To be honest, the bike is riding better after the FW upgrade as when the battery is low the power output is smoother… whereas before It was like half a crank turn power on, then loss of power. So almost like leapfrogging. The bike is really smooth and power delivery is really good at the moment. It’s just frustrating it’s adding 10k miles to each recording. I think it cuts out before 20mph… I think it’s about 12.5mph possibly? It’s the law in the UK for e-bikes to be restricted to around 12.5mph (somewhere around that speed).


----------



## NoCanSurf (Feb 19, 2021)

looking at the distance 10193 and thinking the error might be an 'units' issue. 10,193 meters is roughly 6.3 miles. Not sure the distance is the ODO reading or just one ride... but my guess its a units issue.

I'm likely wrong, as I've never used the software...


----------



## eatdrinkride (Jun 15, 2005)

I'm starting to think that data is accurate and this is just the OP's way of telling us how great he is without actually telling us how great he is.

I also just realized this is an e-bike forum. How the hell did I end up here? I didn't even know that was a thing.

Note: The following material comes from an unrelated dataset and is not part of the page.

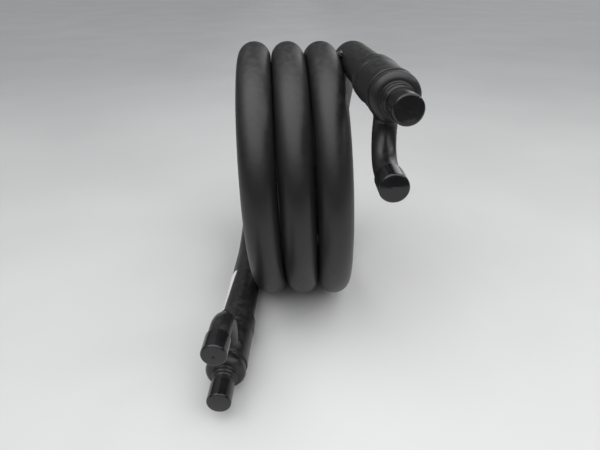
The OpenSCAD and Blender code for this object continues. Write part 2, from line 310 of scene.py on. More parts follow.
class Net:
    def __init__(self, nt):
        self.nt = nt

    def node(self, kind, **sets):
        n = self.nt.nodes.new(kind)
        for k, v in sets.items():
            setattr(n, k, v)
        return n

    def link(self, a, b):
        self.nt.links.new(a, b)

    def coord(self, which="Object"):
        return self.node("ShaderNodeTexCoord").outputs[which]

    def run_uv(self):
        n = self.node("ShaderNodeUVMap")
        n.uv_map = "run"
        return n.outputs["UV"]

    def scaled(self, src, xyz):
        n = self.node("ShaderNodeMapping")
        n.inputs["Scale"].default_value = xyz
        self.link(src, n.inputs["Vector"])
        return n.outputs["Vector"]

    def noise(self, src, scale, detail=3.0, rough=0.5, distort=0.0):
        n = self.node("ShaderNodeTexNoise")
        n.inputs["Scale"].default_value = scale
        n.inputs["Detail"].default_value = detail
        n.inputs["Roughness"].default_value = rough
        n.inputs["Distortion"].default_value = distort
        self.link(src, n.inputs["Vector"])
        return n.outputs["Fac"]

    def voronoi(self, src, scale, feature="F1"):
        n = self.node("ShaderNodeTexVoronoi", feature=feature)
        n.inputs["Scale"].default_value = scale
        self.link(src, n.inputs["Vector"])
        return n.outputs["Distance"]

    def ramp(self, src, a, b, lo=0.0, hi=1.0, smooth=True):
        n = self.node("ShaderNodeMapRange", interpolation_type="SMOOTHSTEP" if smooth else "LINEAR")
        n.inputs["From Min"].default_value = a
        n.inputs["From Max"].default_value = b
        n.inputs["To Min"].default_value = lo
        n.inputs["To Max"].default_value = hi
        self.link(src, n.inputs["Value"])
        return n.outputs["Result"]

    def math(self, op, a, b=None, clamp=False):
        n = self.node("ShaderNodeMath", operation=op, use_clamp=clamp)
        for i, x in enumerate((a, b)):
            if x is None:
                continue
            if isinstance(x, (int, float)):
                n.inputs[i].default_value = x
            else:
                self.link(x, n.inputs[i])
        return n.outputs[0]

    def mix(self, fac, a, b):
        n = self.node("ShaderNodeMix", data_type="RGBA")
        for key, x in (("Factor", fac), ("A", a), ("B", b)):
            sock = [s for s in n.inputs if s.name == key and (s.type == ("VALUE" if key == "Factor" else "RGBA"))][0]
            if isinstance(x, (int, float)):
                sock.default_value = x
            elif isinstance(x, tuple):
                sock.default_value = (*x, 1.0)
            else:
                self.link(x, sock)
        return [s for s in n.outputs if s.type == "RGBA"][0]

    def up(self):
        """How far the surface faces up, 0..1."""
        g = self.node("ShaderNodeNewGeometry")
        s = self.node("ShaderNodeSeparateXYZ")
        self.link(g.outputs["Normal"], s.inputs[0])
        return s.outputs["Z"]

    def bump(self, height, strength, distance, normal=None):
        n = self.node("ShaderNodeBump")
        n.inputs["Strength"].default_value = strength
        n.inputs["Distance"].default_value = distance
        self.link(height, n.inputs["Height"])
        if normal is not None:
            self.link(normal, n.inputs["Normal"])
        return n.outputs["Normal"]


def enamel(name, base, grey, rough, peel=0.10, dust=0.5, streak=True, lumps=0.0, spec=0.5):
    """Sprayed satin enamel: cloudy tone, orange peel, fine wiping streaks, dust on what faces up."""
    m, nt, b = new_mat(name)
    g = Net(nt)
    obj = g.coord()
    cloud = g.noise(obj, 14.0, 4.0, 0.55, 0.3)
    fine = g.noise(obj, 160.0, 4.0, 0.6)
    tone = g.mix(g.ramp(cloud, 0.32, 0.70), base, grey)
    # dust and handling haze
    face_up = g.ramp(g.up(), 0.15, 0.95)
    spots = g.math("MULTIPLY", g.ramp(fine, 0.42, 0.68), face_up)
    haze = g.math("MULTIPLY", g.math("MULTIPLY", spots, dust), 0.30)
    tone = g.mix(haze, tone, (0.17, 0.165, 0.155))
    specks = g.ramp(g.voronoi(obj, 420.0), 0.055, 0.02)
    rare = g.math("MULTIPLY", specks, g.ramp(g.noise(obj, 48.0, 2.0), 0.60, 0.70))
    tone = g.mix(g.math("MULTIPLY", rare, 0.55), tone, (0.26, 0.25, 0.235))
    r = g.ramp(cloud, 0.25, 0.75, rough - 0.020, rough + 0.025)
    r = g.math("ADD", r, g.ramp(fine, 0.3, 0.7, -0.02, 0.03))
    r = g.math("ADD", r, g.math("MULTIPLY", haze, 0.8))
    if streak:
        run = g.scaled(g.run_uv(), (6.0, 420.0, 1.0))
        lines = g.noise(run, 1.0, 3.0, 0.6)
        tone = g.mix(g.ramp(lines, 0.64, 0.82, 0.0, 0.10), tone, (0.045, 0.045, 0.045))
        r = g.math("ADD", r, g.ramp(lines, 0.35, 0.75, -0.006, 0.010))
    nt.links.new(tone, b.inputs["Base Color"])
    nt.links.new(r, b.inputs["Roughness"])
    b.inputs["Specular IOR Level"].default_value = spec
    n1 = g.bump(g.noise(obj, 620.0, 2.0, 0.5), peel, 0.0004)
    n2 = g.bump(g.noise(obj, 70.0, 3.0, 0.5), 0.10 + lumps, 0.0012, n1)
    nt.links.new(n2, b.inputs["Normal"])
    return m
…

Sent from my DE2117 using Tapatalk


----------



## GarethTrek (Jun 25, 2021)

😂 I promise you, I’m not that great on the bike! 😂 

That’s a good point actually… it could be a units issue. I’m not sure why it would be adding the distance again to the ride. When the data exports to Strava and I crop the ride it seems to add on 10k miles at around 6.1miles. So it could be a units issue. But it doesn’t add another 10k miles when I reach 12.2miles. Strange isn’t it!


----------



## drdre (Dec 15, 2005)

My bad on the circumference vs diameter issue comment. Pls ignore that.


----------



## GarethTrek (Jun 25, 2021)

no problem! I’m really grateful for everyone’s input and advice so far!
So I called Specialized today and spoke to a guy called Ben. He was a nice guy and was really helpful. He chuckled when I told him my average speed (5,192 mph!) and the distance the app recorded (10193 miles). He was really impressed with the life of the battery on such a long ride! 😂 we had a good chat and he suggested it sounds more like an app issue and advised to delete the app and reinstall. So I’ve done that today. I’m hoping to get out on the bike by the end of the week to see if reinstallation of the app has corrected the situation. I’ll keep you updated after my next ride!
Just wanted to say many thanks to everyone for all of their advice! Very much appreciated!


----------



## NoCanSurf (Feb 19, 2021)

hope you posted you 'super ride' on Strava*.  before you lost the data...

Note: I don't use Strava either... but under stand that people take it _very seriously_... so maybe don't post that ride...


----------



## GarethTrek (Jun 25, 2021)

My Mach1 speed ride made it into Strava! It gets automatically uploaded from the Mission Control app! 😬 I left it on for 24 hours in case the local bike shop needed to see the data, but can imagine it upset a few hard core riders! 😂 I did delete the recording from Strava lunch time though and entered a manual entry instead! Shame though… I lost my longest e-bike ride in Strava! 😂


----------